**Goal**
Restate each of the lines given below, word for word.

**Dataset content**

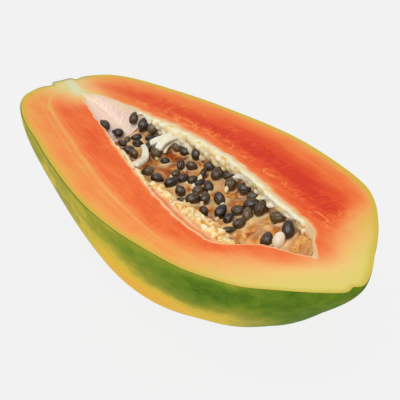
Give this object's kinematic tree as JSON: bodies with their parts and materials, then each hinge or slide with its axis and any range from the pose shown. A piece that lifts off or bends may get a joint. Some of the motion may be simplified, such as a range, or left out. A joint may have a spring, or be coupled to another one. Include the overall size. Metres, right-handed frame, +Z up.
{
  "type": "papaya half",
  "caption": "Half of a ripe papaya, cut lengthwise and lying on its skin, with glossy dark seeds and pulp in the open seed cavity.",
  "frame": {"origin": "centre of the underside of the fruit's box, at the height of the surface that it lies on", "axes": "+X from the stem end to the blossom end, +Z up out of the flat cut face, +Y to the left seen along +X"},
  "size_m": [0.2538, 0.1248, 0.069],
  "materials": {
    "flesh": "moist cut fruit, orange-red by the cavity and yellow towards the green and yellow peel",
    "skin": "thin waxy peel, green on the lobes and yellow along the grooves",
    "pulp": "wet creamy white to peach pulp that holds the seeds",
    "seeds": "wet grey-black seeds with a thin clear coat, each one a little wrinkled"
  },
  "bodies": {
    "root": {"papaya_half": "flesh", "seed_bed": "seeds"}
  },
  "joints": []
}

**Task answer**
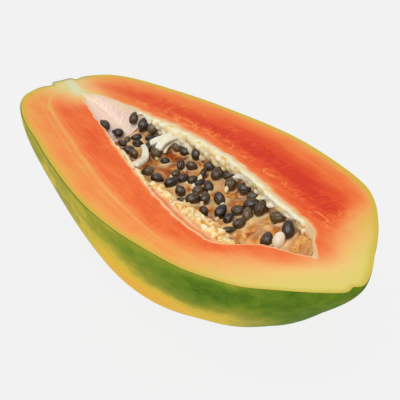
Give this object's kinematic tree as JSON: bodies with their parts and materials, then each hinge or slide with its axis and any range from the pose shown. A piece that lifts off or bends may get a joint. Some of the motion may be simplified, such as a range, or left out. A joint may have a spring, or be coupled to another one. Include the overall size. Metres, right-handed frame, +Z up.
{
  "type": "papaya half",
  "caption": "Half of a ripe papaya, cut lengthwise and lying on its skin, with glossy dark seeds and pulp in the open seed cavity.",
  "frame": {"origin": "centre of the underside of the fruit's box, at the height of the surface that it lies on", "axes": "+X from the stem end to the blossom end, +Z up out of the flat cut face, +Y to the left seen along +X"},
  "size_m": [0.2538, 0.1248, 0.069],
  "materials": {
    "flesh": "moist cut fruit, orange-red by the cavity and yellow towards the green and yellow peel",
    "skin": "thin waxy peel, green on the lobes and yellow along the grooves",
    "pulp": "wet creamy white to peach pulp that holds the seeds",
    "seeds": "wet grey-black seeds with a thin clear coat, each one a little wrinkled"
  },
  "bodies": {
    "root": {"papaya_half": "flesh", "seed_bed": "seeds"}
  },
  "joints": []
}